Ok, so I wouldn’t exactly call it a bucket list but a firm desire to try at least everything once in our lives. After a heavy night in town, me and my friend Stace decide that when all the clubs have closed, we were not ready to go home. After a few naughty glances of ‘we will regret this one in the morning’, we continue on our journey to the next bar, to find that only one bar is left open. We decided to check it out. As we walk in to find half naked girls walking round with money strapped to their ankles, the mortified look sweeps across our faces. But as ever, pride takes over as we move to a booth with our bottles of beer (only bloody things we could afford). After being approached by one of the girls asking if we wanted a dance, after a lot of umming and arring we decide to just go for it and get a lap dance, not really thinking it through. We are ushered to a booth with curtains draped around the sides (seedy), when the girls entered with a bottle of champagne. After downing two glasses, we were ready for the girls (in a non lesbian way). They start to strut their stuff and do the bend and click a few times followed by a few hula hooping of the hips, I was thinking “I do this at Zumba”, but when reality steps in, I can be confident in saying that I definitely do NOT look as good as they do when they dance. As the dance goes on, they continue by removing their bras. Oh.My.God. I could not stop staring. Perfect (silicon) boobs, round nipples, not a nipple hair in sight. All of a sudden I realise what we were doing, and start to feel a little uncomfortable. Almost frigid. Also, like a pervert. Unlucky for us, we have to wait the dance out. As boobs and bums are jiggled in our faces, the dance comes to an end, and the cheeky bitches grab a glass of our champagne, tuck the £40 YES £40 in their ankle straps and leave. No high five in sight, just a look between friends to say never again. Although it is one to tick of our ‘things in life to do’ list.



Tune in next week, for ways to not live your life, by Alice.

Or tune in next week for how to make yourself look like a dick 24/7. Yeh, I prefer this one. Bold, blunt and totally Bridget.

Sunday 2 October 2011

Hair today, gone Tomorrow!

 Everyone remembers the nursery rhyme ‘The wheels on the bus’. One of the versus was always my favourite as a girl...

‘This is the way we brush our hair, brush our hair, brush our hair, this is the way we brush our hair, early in the morning.’

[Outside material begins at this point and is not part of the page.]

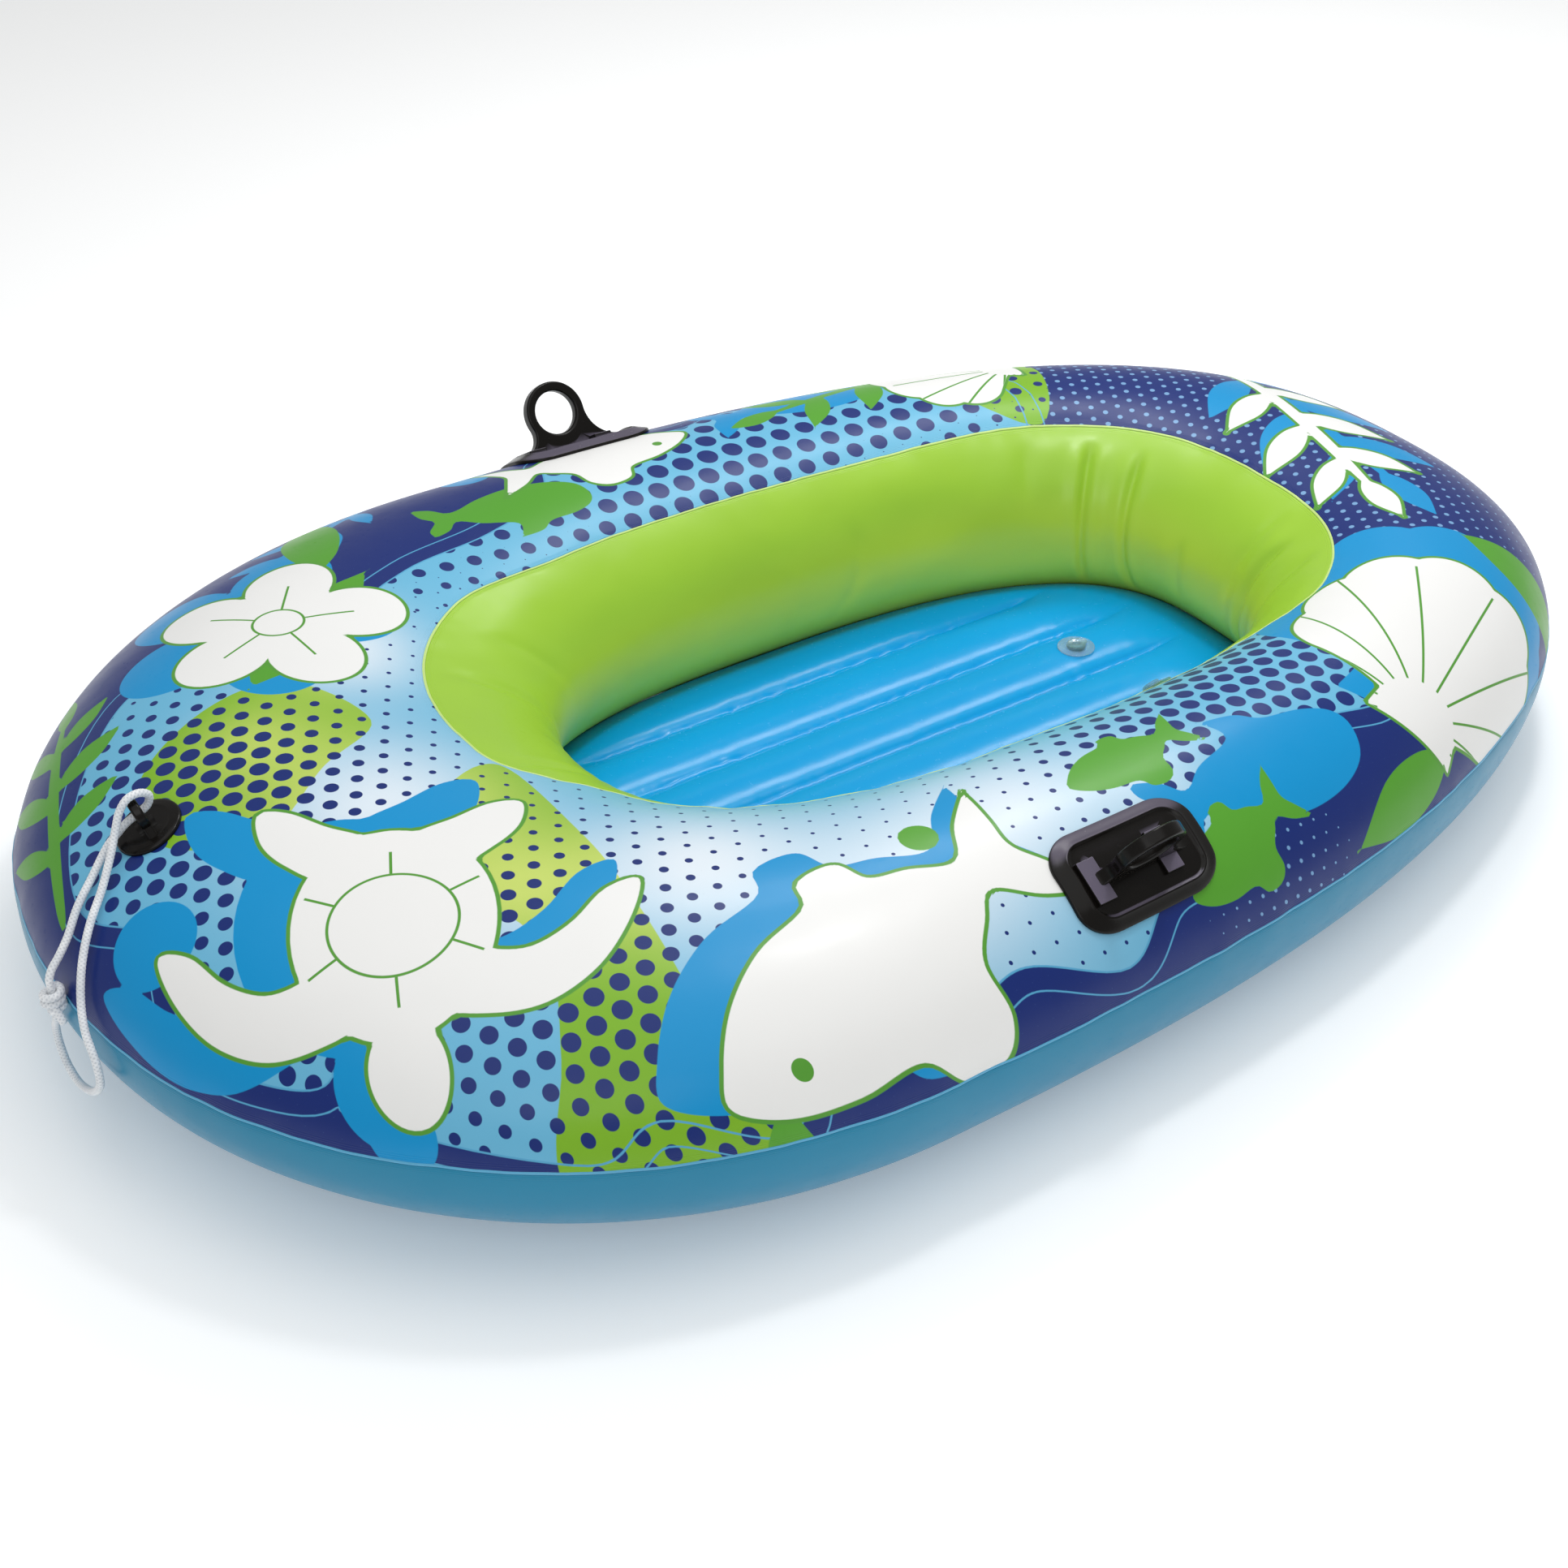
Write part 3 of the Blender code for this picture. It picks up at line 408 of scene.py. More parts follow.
def addCordPiece(name, mesh, node):
    bmesh.ops.recalc_face_normals(mesh, faces=mesh.faces)
    piece = addPiece(name, mesh, ropeFibre, node=node)
    # The strands' height becomes the painted shade of the rope's grooves
    pointAttribute(piece.data, "paintedGrooveShade", readVectors(piece.data, "strand")[:, 0])
    return piece


# The knot: a strand wound round a core, and the cut end that sticks out of it
def knotStrands():
    centre = np.array(rope["knot"])
    turned = np.linspace(0, tau * rope["knotTurns"], rope["knotSteps"])
    rise = np.linspace(-0.5, 0.5, rope["knotSteps"]) * rope["knotRise"]
    reach = rope["knotWrap"] * np.minimum(1, np.minimum(turned, turned[-1] - turned) * 1.2 + 0.35)
    angle = turned + rope["knotStart"]
    coil = centre + np.stack([reach * np.cos(angle), reach * np.sin(angle), rise], -1)
    half = rope["knotRise"] / 2 + rope["coreOverrun"]
    core = [centre + (0, 0, -half), centre, centre + (0, 0, half)]
    aside = np.array((0, sin(rope["tailTurn"]), cos(rope["tailTurn"])))
    tail = [centre, *(centre + aside * reach + bend for reach, bend in rope["tail"])]
    return coil, core, tail


def addRope():
    line, length = evenly(smoothRoute(ropeRoute, 40), rope["step"])
    cord = addCordPiece("bowRope", braidedTube(line), "bow_rope")
    knot = bmesh.new()
    for part in knotStrands():
        spare = meshData("strand", braidedTube(evenly(smoothRoute(part, 12), rope["step"])[0]))
        knot.from_mesh(spare)
        bpy.data.meshes.remove(spare)
    knotPiece = addCordPiece("bowRopeKnot", knot, "bow_rope_knot")
    print(f"rope {length:.3f} m")


addRope()

# Hull, in the CAD's own measures: an air tube between two ovals, whose section leans from outside over the top
hull = {
    "length": 1.37, "beam": 0.88, "widestAhead": 0.221, "bowPower": 2.05, "sternPower": 2.43,
    "bowHeight": 0.233, "sternHeight": 0.192, "groundPress": 0.002,
    "outerSeam": radians(6.5), "rimSeam": radians(120.5), "floorEdge": radians(217), "footSeam": radians(232),
    "film": 0.0004, "gap": 0.0003, "lap": 0.008, "stations": 800, "arcPlaces": 40001, "spareDepth": 0.0006,
}
well = {"fore": 0.238, "aft": 0.394, "beam": 0.336, "widestAstern": 0.048, "bowPower": 2.62, "sternPower": 3.01}


def planOval(turn, waist, fore, aft, halfWidth, forePower, aftPower):
    ahead = np.cos(turn) >= 0
    reach, power = np.where(ahead, fore, aft), np.where(ahead, forePower, aftPower)
    x = waist + np.copysign(reach * np.abs(np.cos(turn)) ** (2 / power), np.cos(turn))
    y = np.copysign(halfWidth * np.abs(np.sin(turn)) ** (2 / power), np.sin(turn))
    return np.stack([x, y, np.zeros_like(x)], -1)


def tubeMiddle(turn):
    outer = planOval(turn, hull["widestAhead"], hull["length"] / 2 - hull["widestAhead"],
                     hull["length"] / 2 + hull["widestAhead"], hull["beam"] / 2, hull["bowPower"], hull["sternPower"])
    inner = planOval(turn, -well["widestAstern"], well["fore"] + well["widestAstern"],
                     well["aft"] - well["widestAstern"], well["beam"] / 2, well["bowPower"], well["sternPower"])
    return (outer + inner) / 2, (outer - inner) / 2


def tubePoint(turn, lean):
    turn, lean = np.broadcast_arrays(turn, lean)
    middle, half = tubeMiddle(turn)
    share = (middle[..., 0] + hull["length"] / 2) / hull["length"]
    height = hull["sternHeight"] + (hull["bowHeight"] - hull["sternHeight"]) * share + hull["groundPress"]
    place = middle + half * np.cos(lean)[..., None]
    place[..., 2] = height * (1 + np.sin(lean)) / 2 - hull["groundPress"]
    return place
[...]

Today, it’s more like... this is the way we back comb, spray, tie, extend and rag our hair, rag our hair, rag our hair, this is the way we rag our hair, to make us look half decent!

Being a child was so easy; all we had to worry about was who we are going to play with in the playground, or who has the best Barbie or who has the nicest bobbles. I suppose I never really had to worry about looking like a girl, thanks to my mum sticking a bowl on my head and cutting round it. Not to mention the fact I had no teeth for a long time, so my elder days came too early, and I tended to look like a little old man at the age of 5.

But there is something worse than deciding how to do your hair for a night out...

Hair. Down there. Every-girls-nightmare. The make or break of a date. The unexpected night of passion with a leg like a Gorilla. The ever growing garden down below. YES. The same stressful decisions to be made on the style of your vagina hair, as your head of hair:
  • ·      The Afro – self explanatory
  • ·       The Arrow – for Guys needing to expand their names to ‘Guidance’
  • ·        The Brazilian – apparently a landing strip? For all the planes flying around your vagina???
  • ·        The Charlie Chaplin – I must admit, this one intrigues me the most. Can’t imagine asking for it, may have to be a try at home style. Basically a tash on the gash.
  • ·        The Hollywood – Zilch. Zippo. Nada. NOTHING. Not a single pubey there.
  • ·        The Mohawk – or translated in Japanese モヒカン族 this again is self explanatory.
  • ·        The Patchouli – Or as I like to call it ‘The single style’. All over the place. Au naturelle. MASSIVE BUSH.
  • ·        The Princess Cut – The oval shaped style, quite like American or Rugby balls. Recommended to sluts, those who love a ball permanently on their privates.


Once this is decided, you are definitely ready to rumble. Literally. Guys don’t realise how easy they have it!!!